Opinion
(Decided 21 March, 1899.)
Mortgage — Default — Foreclosure — Demurrer — Practice — The Code, Sections 272, 274.
1. Where a note is payable three years after date, but the interest is payable semiannually, and a mortgage given to secure the note subjects the land to sale upon default of payment of principal and interest, or any part of either, at maturity, and the debtor fails to pay interest when due, according to the conditions of the mortgage both principal and interest become due, and the creditor is entitled to foreclosure.
2. Upon overruling a demurrer, the defendant is entitled to answer at that term (The Code, sec. 272). Further time is in the discretion of the court (section 274).

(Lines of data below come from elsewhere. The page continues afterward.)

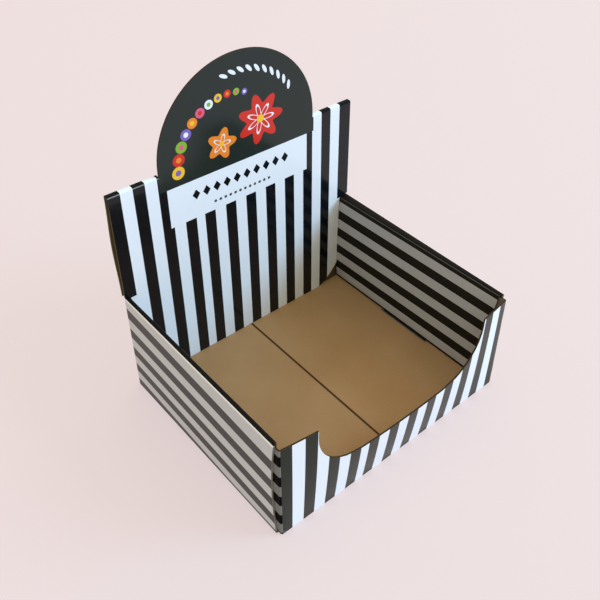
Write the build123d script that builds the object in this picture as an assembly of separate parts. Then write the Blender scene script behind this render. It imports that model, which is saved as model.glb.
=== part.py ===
from build123d import *
import os

# A countertop display tray with an arched header, die-cut and folded from one sheet of
# corrugated board. X runs across the tray, Y from its front to its back, Z up.
# The origin is in the middle of the floor's underside. Sizes are in millimetres.

# Sheet
board = 1.4
ply_gap = 0.15

# Tray, outside to outside
tray_width = 230.0
tray_depth = 193.0
side_height = 96.0

# Rolled-over side walls
side_inset = 4.0
outer_ply_hollow = 3.6
inner_ply_inset = 6.0
inner_ply_taper = 3.0
taper_height = 25.0
foot_spread = 7.6
foot_clearance = 0.3

# Front wall
front_height = 93.0
front_low = 45.0
cutout_width = 166.0
cutout_radius = 41.0
low_edge_bow = 5.8
top_edge_bow = 8.5

# Dust flaps between the plies of the side walls
front_flap_length = 70.0
rear_flap_length = 62.0
flap_taper = 8.0
flap_floor_gap = 0.6

# Doubled back panel with its header
back_height = 190.0
back_thickness = 5.2
panel_step_gap = 1.0
rear_ply_swell = 2.8
arch_radius = 73.0
arch_rise = 3.8
fold_relief = 0.5
front_ply_side_gap = 0.4
front_ply_floor_gap = 0.3
corner_cut_width = 24.0
corner_cut_height = 20.0
corner_cut_bulge = 2.0

# Tabs that lock the side walls into the floor
tab_length = 53.0
tab_lead = 3.0
slot_length = 57.0
slot_width = 3.8

# Score line along which the flat blank doubles over
score_width = 1.4
score_depth = 0.5
score_offset = 1.2

# Derived places, inner (kraft) side of the sheet unless named otherwise
half_width = tray_width / 2
half_depth = tray_depth / 2
side_crease = half_width - board
side_top = side_height - board
side_gap = board + 2 * ply_gap
inner_top = side_crease - side_gap
inner_foot = half_width - foot_spread + board
foot_height = board + foot_clearance
flap_crease = side_crease - ply_gap - board
front_crease = half_depth - board
back_crease = half_depth - board
back_top = back_height - board
back_gap = back_thickness - 2 * board
sleeve_foot = board + flap_floor_gap
panel_step = side_height + panel_step_gap
front_ply_face = half_depth - back_thickness


def arc_between(start, end, bulge, away, offset=0.0):
    """Arc over a chord, bulging by bulge towards away, then offset that way, with its end normals."""
    half_chord = (end - start).length / 2
    radius = (half_chord**2 + bulge**2) / (2 * bulge)
    centre = (start + end) / 2 - away * (radius - bulge)
    first = (start - centre).normalized()
    last = (end - centre).normalized()
    ThreePointArc(start + first * offset, centre + away * (radius + offset), end + last * offset)
    return first, last


def folded_section(creases, bulges=None, swells=None):
    """Section of the sheet, folded along creases given on its kraft side.

    The sheet's print side lies to the right of the travel, and every fold turns left, so each
    fold is sharp on the kraft side and a quarter round of the sheet's thickness on the print side.
    bulges and swells give a run's rise towards the print side, by its number: a bulge is an arc
    from fold to fold, and a swell leaves and meets its ends straight.
    """
    bulges = bulges or {}
    swells = swells or {}
    points = [Vector(*crease) for crease in creases]
    normals = []
    with BuildLine() as outline:
        for number, (start, end) in enumerate(zip(points, points[1:])):
            along = (end - start).normalized()
            away = Vector(along.Y, -along.X)
            normals.append((away, away))
            if number in bulges:
                arc_between(start, end, bulges[number], away)
                normals[-1] = arc_between(start, end, bulges[number], away, board)
            elif number in swells:
                middle = (start + end) / 2 + away * swells[number]
                for face in (away * 0, away * board):
                    Spline(start + face, middle + face, end + face, tangents=(along, along))
            else:
                Line(start, end)
                Line(start + away * board, end + away * board)
        for crease, before, after in zip(points[1:], normals, normals[1:]):
            if before[1] == after[0]:
                continue
            middle = (before[1] + after[0]).normalized()
            ThreePointArc(crease + before[1] * board, crease + middle * board, crease + after[0] * board)
        Line(points[0], points[0] + normals[0][0] * board)
        Line(points[-1], points[-1] + normals[-1][1] * board)
    return make_face(outline.edges())


def prism(plane, outline, low, high):
    """Outline drawn on a plane, carried from low to high along its normal."""
    return extrude(plane.offset(low) * outline, amount=high - low)


def between(x_range, y_range, z_range):
    """Box between two corners."""
    low = Vector(x_range[0], y_range[0], z_range[0])
    high = Vector(x_range[1], y_range[1], z_range[1])
    return Pos(*((low + high) / 2)) * Box(*(high - low))


# Planes whose normals run back and to the right
facing_back = Plane((0, 0, 0), x_dir=(-1, 0, 0), z_dir=(0, 1, 0))
facing_right = Plane.YZ


def floor_and_back():
    """Front fold, floor, rear ply and top fold of the back panel; the side walls stand outside its lower part."""
    section = folded_section(
        [
            (-front_crease, sleeve_foot),
            (-front_crease, board),
            (back_crease, board),
            (back_crease, panel_step),
            (back_crease, back_top),
            (back_crease - back_gap, back_top),
            (back_crease - back_gap, back_top - board),
        ],
        swells={3: rear_ply_swell},
    )
    ribbon = prism(facing_right, section, -half_width, half_width)
    for side in (-1, 1):
        edges = sorted((side * flap_crease, side * (half_width + board)))
        ribbon -= between(edges, (-half_depth - board, half_depth + board), (-board, panel_step))
    return ribbon


def inner_ply_x(height):
    """Kraft face of the leaning inner ply at a height."""
    lean = (inner_top - inner_foot) / (side_top - foot_height)
    return inner_top - lean * (side_top - height)


def front_ply_outline():
    """Front ply of the back panel with the header arch, seen from the front."""
    arch_centre = back_height + arch_rise
    foot = board + front_ply_floor_gap
    side_foot = inner_ply_x(foot) - board - front_ply_side_gap
    side_step = inner_ply_x(side_top) - board - front_ply_side_gap
    cut_top = foot + corner_cut_height
    side_cut = inner_ply_x(cut_top) - board - front_ply_side_gap
    cut_start = side_foot - corner_cut_width
    with BuildLine() as outline:
        Line((0, foot), (cut_start, foot))
        chord_start = Vector(cut_start, foot)
        chord_end = Vector(side_cut, cut_top)
        chord = (chord_end - chord_start).normalized()
        arc_between(chord_start, chord_end, corner_cut_bulge, Vector(chord.Y, -chord.X))
        Polyline((side_cut, cut_top), (side_step, panel_step), (half_width, panel_step), (half_width, back_top))
        Polyline((half_width, back_top), (arch_radius, back_top), (arch_radius, arch_centre))
        RadiusArc((arch_radius, arch_centre), (0, arch_centre + arch_radius), -arch_radius)
        mirror(about=Plane.YZ)
    return make_face(outline.edges())


def back_panel_cuts():
    """What the blank lacks behind the header, because the arch was cut out of the rear ply and top fold."""
    notch = Pos(0, back_height + back_thickness - arch_rise) * Circle(arch_radius)
    behind = half_depth + rear_ply_swell + board
    rear_notch = prism(facing_back, notch, back_crease - ply_gap, behind)
    fold_end = arch_radius + fold_relief
    fold_slot = between(
        (-fold_end, fold_end),
        (front_ply_face + board, behind),
        (back_top - board, back_height + board),
    )
    return rear_notch + fold_slot


def front_sleeve():
    """Front wall with its two dust flaps, straight at its foot and bowed more and more above."""
    flap_end = flap_crease, -front_crease + front_flap_length
    corner = flap_crease, -front_crease
    creases = [(-flap_end[0], flap_end[1]), (-corner[0], corner[1]), corner, flap_end]
    foot = folded_section(creases)
    middle = folded_section(creases, {1: low_edge_bow})
    top = folded_section(creases, {1: top_edge_bow})
    stations = [Pos(0, 0, sleeve_foot) * foot, Pos(0, 0, front_low) * middle, Pos(0, 0, front_height) * top]
    return loft([station.face() for station in stations])


def front_cutout():
    """Window cut down from the front wall's top edge, with large round corners."""
    above = front_height - front_low + cutout_radius
    with BuildSketch() as window:
        with Locations((0, front_low)):
            Rectangle(cutout_width, above, align=(Align.CENTER, Align.MIN))
        fillet(window.vertices().group_by(Axis.Y)[0], cutout_radius)
    return prism(facing_back, window.sketch, -half_depth - 2 * top_edge_bow, -front_crease + board)


def rear_sleeve():
    """Foot of the rear ply with its two dust flaps."""
    flap_start = flap_crease, back_crease - rear_flap_length
    corner = flap_crease, back_crease
    section = folded_section([flap_start, corner, (-corner[0], corner[1]), (-flap_start[0], flap_start[1])])
    return prism(Plane.XY, section, sleeve_foot, front_height)


def flap_trim(end, inwards):
    """Taper along the top of a dust flap, cut off both sides at once; end is the free edge's place."""
    fold = end - inwards * (front_flap_length if inwards > 0 else rear_flap_length)
    start = fold + inwards * (side_inset + board)
    with BuildLine() as wedge:
        Polyline(
            (start, front_height),
            (end, front_height - flap_taper),
            (end + inwards * board, front_height - flap_taper),
            (end + inwards * board, front_height + board),
            (start, front_height + board),
            close=True,
        )
    outline = make_face(wedge.edges())
    return prism(facing_right, outline, -half_width, half_width)


def side_walls():
    """Floor and both rolled-over side walls, down to the feet of their inner plies."""
    section = folded_section(
        [
            (-inner_foot, foot_height),
            (-inner_top, side_top),
            (-side_crease, side_top),
            (-side_crease, board),
            (side_crease, board),
            (side_crease, side_top),
            (inner_top, side_top),
            (inner_foot, foot_height),
        ]
    )
    length = half_depth - side_inset
    return prism(facing_back, section, -length, length)


def side_trims():
    """Hollow front edges of the outer plies and set-back, tapered ends of the rolled-over plies."""
    start = -half_depth + side_inset
    rolled_front = -half_depth + inner_ply_inset
    with BuildLine() as hollow:
        arc_between(Vector(start, 0), Vector(start, side_height), outer_ply_hollow, Vector(1, 0))
        Line((start, 0), (start, side_height))
    outer = make_face(hollow.edges())
    trim_foot = foot_height - foot_clearance / 2
    taper_top = side_top - board
    with BuildLine() as ends:
        Polyline(
            (start - board, trim_foot),
            (rolled_front + inner_ply_taper, trim_foot),
            (rolled_front + inner_ply_taper, taper_top - taper_height),
            (rolled_front, taper_top),
            (rolled_front, side_height + board),
            (start - board, side_height + board),
            close=True,
        )
    inner = make_face(ends.edges())
    trims = []
    for side in (-1, 1):
        roll_edges = sorted((side * (inner_foot - 2 * board), side * side_crease))
        outer_edges = sorted((side * side_crease, side * (half_width + board)))
        trims.append(prism(facing_right, inner, *roll_edges))
        trims.append(prism(facing_right, outer, *outer_edges))
    return trims


def tab(side):
    """Tab at the foot of an inner ply, led in at both ends, that drops through the floor."""
    top = foot_height + board
    x_top = inner_ply_x(top)
    x_low = inner_ply_x(ply_gap)
    section = Polyline((x_top, top), (x_low, ply_gap), (x_low - board, ply_gap), (x_top - board, top), close=True)
    blade = prism(facing_back, make_face(section.edges()), -tab_length / 2, tab_length / 2)
    return blade if side < 0 else mirror(blade, about=Plane.YZ)


def floor_slot(side):
    """Slot in the floor that takes a tab, open towards the middle of the tray."""
    outer = inner_ply_x(0) + ply_gap
    edges = sorted((side * outer, side * (outer - slot_width)))
    return between(edges, (-slot_length / 2, slot_length / 2), (-board, 2 * board))


def floor_score():
    """Shallow score from front to back in the kraft face of the floor."""
    with BuildLine() as groove:
        Polyline(
            (score_offset - score_width / 2, board),
            (score_offset, board - score_depth),
            (score_offset + score_width / 2, board),
            close=True,
        )
    return prism(facing_back, make_face(groove.edges()), -front_crease, back_crease)


def display_tray():
    back = floor_and_back() - back_panel_cuts()
    back += prism(facing_back, front_ply_outline(), front_ply_face, front_ply_face + board)
    front = front_sleeve() - front_cutout() - flap_trim(-front_crease + front_flap_length, 1)
    rear = rear_sleeve() - flap_trim(back_crease - rear_flap_length, -1)
    sides = side_walls()
    for trim in side_trims():
        sides -= trim
    tray = back + front + rear + sides
    for side in (-1, 1):
        tray -= floor_slot(side)
        tray += tab(side)
    tray -= floor_score()
    return tray


tray = display_tray()
os.makedirs("parts", exist_ok=True)
export_step(tray.solid(), "parts/display_tray.step")
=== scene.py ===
import math

import bpy
import numpy as np
from mathutils import Matrix, Vector


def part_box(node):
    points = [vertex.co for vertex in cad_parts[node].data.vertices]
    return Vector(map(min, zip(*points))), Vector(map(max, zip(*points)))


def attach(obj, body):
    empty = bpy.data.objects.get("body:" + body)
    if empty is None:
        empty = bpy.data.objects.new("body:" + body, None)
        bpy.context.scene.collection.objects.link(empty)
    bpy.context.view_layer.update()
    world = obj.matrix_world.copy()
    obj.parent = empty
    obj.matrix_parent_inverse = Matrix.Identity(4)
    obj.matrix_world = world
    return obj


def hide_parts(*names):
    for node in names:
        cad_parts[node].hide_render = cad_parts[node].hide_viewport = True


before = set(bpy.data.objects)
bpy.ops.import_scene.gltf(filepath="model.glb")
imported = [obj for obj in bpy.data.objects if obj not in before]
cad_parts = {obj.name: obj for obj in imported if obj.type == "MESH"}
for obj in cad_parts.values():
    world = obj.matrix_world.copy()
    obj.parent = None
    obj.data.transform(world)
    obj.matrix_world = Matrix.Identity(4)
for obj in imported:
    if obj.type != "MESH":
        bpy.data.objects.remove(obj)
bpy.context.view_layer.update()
# Everything below is in millimetres and turned to metres when a mesh is made.
metre = 1000.0
mm = 1 / metre
low, high = (np.array(corner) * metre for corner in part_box("display_tray"))
print("frame loaded, box in mm", low.round(1), high.round(1))

sheet = dict(
    board=1.4,  # E-flute board with a coated outer liner
    halfWidth=high[0],
    halfDepth=96.5,
    sideHeight=96.0,
    cell=6.5,  # grid step of the flat panels
    archCell=4.0,  # and finer ones across the arch, up the back panel's foot and along curves
    footCell=3.0,
    curveCell=2.5,
    foldSteps=5,  # facets round a fold
    sharpAngle=32.0,
)
walls = dict(
    plyGap=0.15,
    frontInset=4.0,  # side walls stop short of the front and rear faces
    hollow=3.6,  # inward curve of the outer ply's front edge
    insetFrom=60.0,  # these shifts grow from this far in front of the middle
    rolledInset=6.0,  # the rolled-over plies stop further back
    rolledTaper=3.0,
    taperHeight=25.0,
    footSpread=7.6,  # the inner ply leans into the tray at its foot
    flare={-1: 0.0, 1: 4.3},  # on the right it also stands further in at its rear end, above the foot
    footClearance=0.3,
    tabFoot=0.15,
    tabHalf=26.5,
    slotHalf=28.5,
    slotWidth=3.8,
)
frontWall = dict(height=93.0, low=45.0, cutHalf=83.0, cutRadius=41.0, lowBow=5.8, topBow=8.5)
flaps = dict(front=70.0, rear=62.0, taper=8.0, floorGap=0.6, inkStart=3.4, inkPitch=10.5)
backPanel = dict(
    height=190.0,
    thickness=5.2,
    step=97.0,
    swell=2.8,  # the rear ply stands off behind the front ply
    archRadius=73.0,
    archRise=3.8,
    sideGap=0.4,
    floorGap=0.3,
    cutWidth=24.0,
    cutHeight=20.0,
    cutBulge=2.0,
    cutRows=(6.0, 2.0),  # rows of points this far above the front ply's foot, for the arc
    notchRows=24,
    archRows=40,
)
score = dict(place=1.2, width=1.4, depth=0.5, line=(0.95, 0.5))  # the dark line fades over these shares
tiny = 1e-6
weldsPerMm = 2000  # points closer than this are one

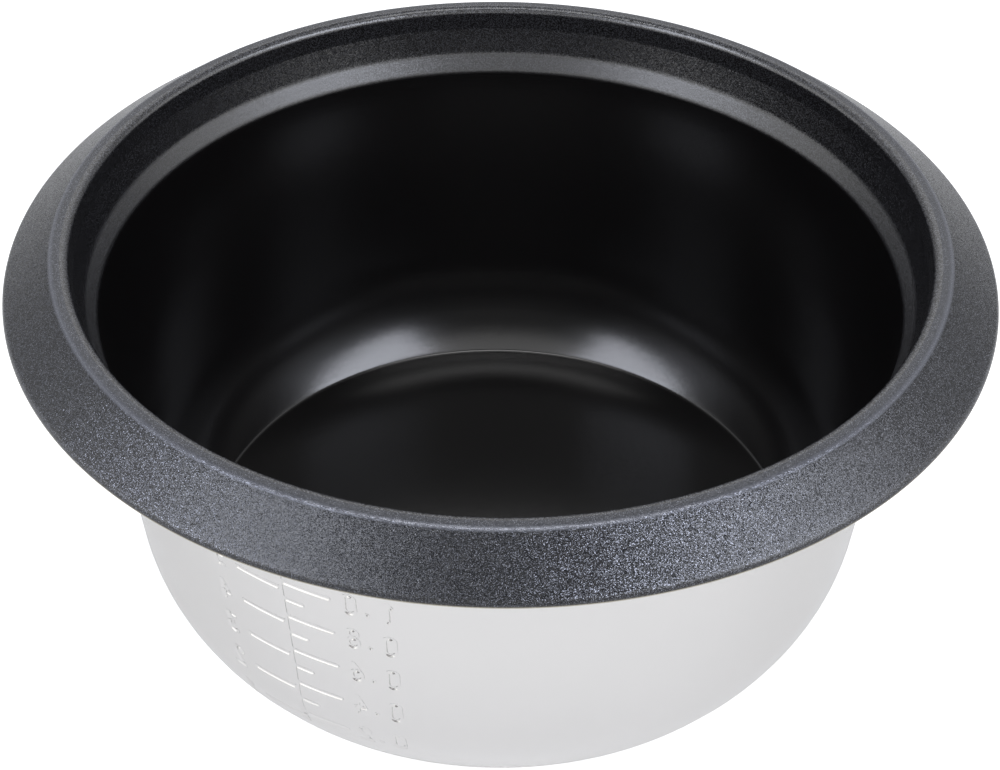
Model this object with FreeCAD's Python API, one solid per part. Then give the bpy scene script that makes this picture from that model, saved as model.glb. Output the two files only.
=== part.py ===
import FreeCAD, Part
import math
import os

# Inner cooking pot of a rice cooker: one aluminium sheet drawn into a bowl with a
# lid seat, a collar, a flat rim and a sloping brim, with a non-stick coat on top.
# Millimetres, +Z up, origin at the centre of the base, front towards -Y.

# ---- driving dimensions ----
OVERALL_HEIGHT = 106.6    # base to the flat of the rim
MOUTH_RADIUS = 98.4       # top of the cooking wall, where the lid seat begins
SHEET_THICKNESS = 1.6     # aluminium
COAT_THICKNESS = 0.2      # non-stick coat

FLOOR_CORNER_RADIUS = 1.5   # bend between the floor and the heel, inside
HEEL_WIDTH = 11.6           # floor corner to wall corner, across
HEEL_RISE = 12.3            # floor corner to wall corner, up
HEEL_BEND_RADIUS = 44.0     # large bend between the heel and the wall, inside
WALL_TAPER = 6.8            # how much the wall draws in on its way down

SEAT_WIDTH = 2.8          # sloping seat for the lid or steamer, across
SEAT_RISE = 4.1           # the same seat, up
COLLAR_DEPTH = 13.2       # top of the seat up to the rim
COLLAR_FLARE = 1.9        # lower collar, across
COLLAR_FLARE_RISE = 7.2   # lower collar, up
COLLAR_TOP_FLARE = 0.45   # upper collar, across
RIM_WIDTH = 3.95          # top of the collar to the outer corner of the rim
BRIM_REACH = 12.5         # outer corner of the rim to the edge of the brim
BRIM_DROP = 9.2           # rim down to where the brim turns down
BRIM_LIP = 0.2            # straight lip below that bend

SEAT_FOOT_BEND = 2.5      # bend radii, each on its tight side
SEAT_TOP_BEND = 5.0
COLLAR_BEND = 3.0
RIM_INNER_BEND = 0.3
RIM_OUTER_BEND = 0.7
BRIM_EDGE_BEND = 0.2

MARK_WIDTH = 1.2          # water marks pressed in from outside
MARK_DEPTH = 0.35
SCALE_AZIMUTH = -29.4     # degrees round from the front, positive towards +X
SCALE_TOP = 71.0
SCALE_FOOT = 15.8
LITRE_STEPS = 10          # marks every tenth of a litre of rice up to this many
LITRE_FIRST_STEP = 2
LITRE_EMPTY_FILL = 87000.0    # mm3 in the pot at the zero of the litre scale
LITRE_FILL = 1700000.0        # mm3 of rice and water for each litre of rice
CUP_COUNT = 5
CUP_EMPTY_FILL = 22100.0 # mm3 in the pot at the zero of the cup scale
CUP_FILL = 343500.0      # mm3 of rice and water for each cup of rice
LONG_TICK = 7.2           # degrees from the scale line
SHORT_TICK = 3.0
DIGIT_HEIGHT = 6.0        # between the middles of the strokes
DIGIT_WIDTH = 2.5
DIGIT_THINNING = 0.3      # the digits' strokes are this much narrower than the lines
POINT_DROP = 2.0          # decimal point below its level
LITRE_UNITS_AZIMUTH = -14.0
LITRE_TENTHS_AZIMUTH = -19.2
LITRE_POINT_AZIMUTH = -16.8
CUP_DIGIT_AZIMUTH = -40.1
TOOL_INSET = 8.0          # the tools that press the marks start this far inside the floor corner
TOOL_OVERRUN = 20.0       # and end this far outside the mouth

WALL = SHEET_THICKNESS + COAT_THICKNESS
TOOL_START = MOUTH_RADIUS - WALL_TAPER - HEEL_WIDTH - TOOL_INSET
TOOL_REACH = MOUTH_RADIUS + TOOL_OVERRUN - TOOL_START
OUTWARD = FreeCAD.Vector(0, -1, 0)
AXIS_FOOT = FreeCAD.Vector(0, 0, 0)
AXIS = FreeCAD.Vector(0, 0, 1)
FULL_TURN = 360.0

# Places in the profile, which runs line, bend, line, bend ... line.
WALL_EDGES = (1, 6)       # from the floor corner's bend to the bend at the foot of the seat
RIM_EDGE_START = 12       # first edge after the rim's inner bend
EDGE_POINTS = 40          # points along each edge when the bowl's volume is added up


# ---- the drawn profile ----
def corners():
    """Corners of the coated face from the middle of the floor out to the lip: radius, height, bend."""
    rim = OVERALL_HEIGHT
    wall_foot = MOUTH_RADIUS - WALL_TAPER
    seat_top = MOUTH_RADIUS + SEAT_WIDTH
    collar_bend = seat_top + COLLAR_FLARE
    collar_top = collar_bend + COLLAR_TOP_FLARE
    rim_edge = collar_top + RIM_WIDTH
    seat_height = rim - COLLAR_DEPTH
    brim_edge = rim_edge + BRIM_REACH
    edge_turn = math.atan2(BRIM_REACH, BRIM_DROP)
    edge_bend = (BRIM_EDGE_BEND + WALL) * math.tan(edge_turn / 2)
    return [
        (0.0, WALL, 0.0),
        (wall_foot - HEEL_WIDTH, WALL, FLOOR_CORNER_RADIUS),
        (wall_foot, WALL + HEEL_RISE, HEEL_BEND_RADIUS),
        (MOUTH_RADIUS, seat_height - SEAT_RISE, SEAT_FOOT_BEND),
        (seat_top, seat_height, SEAT_TOP_BEND),
        (collar_bend, seat_height + COLLAR_FLARE_RISE, COLLAR_BEND),
        (collar_top, rim, RIM_INNER_BEND),
        (rim_edge, rim, RIM_OUTER_BEND),
        (brim_edge, rim - BRIM_DROP, BRIM_EDGE_BEND),
        (brim_edge, rim - BRIM_DROP - edge_bend - BRIM_LIP, 0.0),
    ]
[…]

3. In judgment upon foreclosure, the sum due should be distinctly stated.
ACTION for foreclosure of land mortgage, tried before Timberlake, J., at January Term, 1899, of NEW HANOVER.
John H. Gore, Jr., for plaintiff.
Iredell Meares for defendant.
Demurrer filed. Overruled. No answer. Judgment. Exception and appeal. The case is sufficiently stated in the opinion.
The note sued on was dated 19 October, 1897, and payable (235) three years after date, but the interest was made "due and payable semiannually." The mortgage to secure the note specified, "if default shall be made in payment of said bond or the interest on the same, or any part of either at maturity," the creditor could proceed to sell the land and out of proceeds of sale "pay said bond and interest on the same." The defendant failed to pay the interest which fell due 19 April, 1898. By the conditions of the mortgage, the principal and interest became due. The demurrer of the defendant, that this action for judgment on the note and foreclosure of the mortgage was premature, was properly overruled. Capehart v. Dettrick, 91 N.C. 344; Kitchin v. Grandy, 101 N.C. 86; Whitehead v. Morrill, 108 N.C. 65; Kiger v. Harmon, 113 N.C. 406; Barbee v. Scoggins, 121 N.C. 135. Nor is a demand or refusal to pay necessary before beginning an action of this nature.
Upon overruling the demurrer, the defendant was entitled to answer at that term (The Code, sec. 272), but the refusal of further time to answer was in the discretion of the trial judge. The Code, sec. 274. The defendant having failed to answer, and the complaint being verified, the court rendered judgment that if $3,000 (the principal of said note) and interest and costs were not paid within the time specified in the judgment, the mortgaged premises should be sold, after due advertisement, and judgment against the defendant for any deficiency, after applying the proceeds of said sale to the satisfaction of the judgment. The judgment is loosely and inartificially drawn. There is no sum adjudged to the due by the defendant to the plaintiff, which should be done before a foreclosure is directed. It may be inferred, upon the maxim, id certum est quod certum reddi protest. The judgment should be reformed by the court below to accord with the established form in such cases. This loose practice cannot be encouraged, and the costs of this Court will be divided between the parties. The Code. sec. 527. With this (236) modification, the judgment below is affirmed.
MODIFIED AND AFFIRMED.
Cited: Perry v. Comrs., 130 N.C. 561; Hinton v. Jones, 136 N.C. 57; Bizzell v. Roberts, 156 N.C. 274; Eubanks v. Becton, 158 N.C. 233; Sanderlin v. Cross, 172 N.C. 240.